Venn diagram question with approximate ranges

Question

Sorry if my title sounds vague and inaccurate. I can't think of a better way to put it lol. Anyway, I stumbled upon this problem today while preparing for Oxford tsa:

A survey of households in a town showed that (allowing for sampling errors) between 75% and 85% owned a dishwasher, between 35% and 40% owned a tumble dryer and less than 5% owned neither.

How many people own both a tumble dryer and a dishwasher?

In which the answer is: "between 10% and 30%"

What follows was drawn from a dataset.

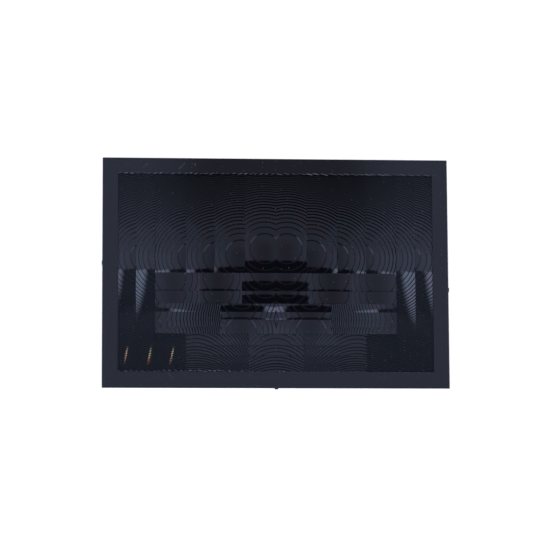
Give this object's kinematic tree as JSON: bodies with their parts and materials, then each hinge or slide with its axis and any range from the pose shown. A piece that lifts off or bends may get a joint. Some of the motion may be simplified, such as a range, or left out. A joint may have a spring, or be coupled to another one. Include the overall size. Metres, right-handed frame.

I spent lots of time trying to figure out how to solve it but to no avail. The inclusion of the ranges in a typical Venn diagram question totally throws me off. Can anyone help me with this? Thousands of thanks in advance :)

Answer 1

The relevant groups are: $A$: People who have both a dryer and a dishwasher, $B$: People who have a tumble dryer but not a dishwasher, $C$: People who have a dishwasher but not a tumble dryer, and $D$: People who have neither a tumble dryer or a dishwasher. Note that every person (or household) belongs to exactly one of these groups, thus $A+B+C+D=100\%$. Express the rest of your givens in terms of these groups, and the answer should come easily.

Answer 2

If the numbers were certain, you could use $P(A \cap B)=P(A)+P(B)-P(A \cup B)$ But since the numbers are not certain, you have to look at "best case" and "worst case" scenarios. The higher $P(A)$ and $P(B)$ are, the higher the $P(A \cap B)$ will be. Since $P(A\cup B)$ is known (0.95), you have no room to move there. To make $P(A \cap B)$ large, assume that both the dishwasher and dryer ownership numbers are also high. So $$P_{high}=0.85+0.40-0.95=0.3$$ Similarly with the lower number.

Answer 3

Instead of a Venn Diagram, try and find the minimum and maximum working directly with numbers:

For example, suppose 5% owns neither. Then 95% has a dishwasher, dryer, or both. Then, if 75% has a dishwasher, and 35% a dryer (which is 110% total), you would have the difference (15%) own both. We can lower this by saying no one owns neither, for then the difference is only 10%. On the other hand, if we stick to 5% owning neither, but say 40% has a dryer, then it goes up to 20% difference. Upping the number of dishwasher owners to 85% will make the difference the largest: 30%. So that's the range.

Sometimes, you just have to play directly with the numbers and see what happens, and not directly try formulas (of course, for a mathematical proof, you may have to do that ... but first you need to get a 'feel' for the situation)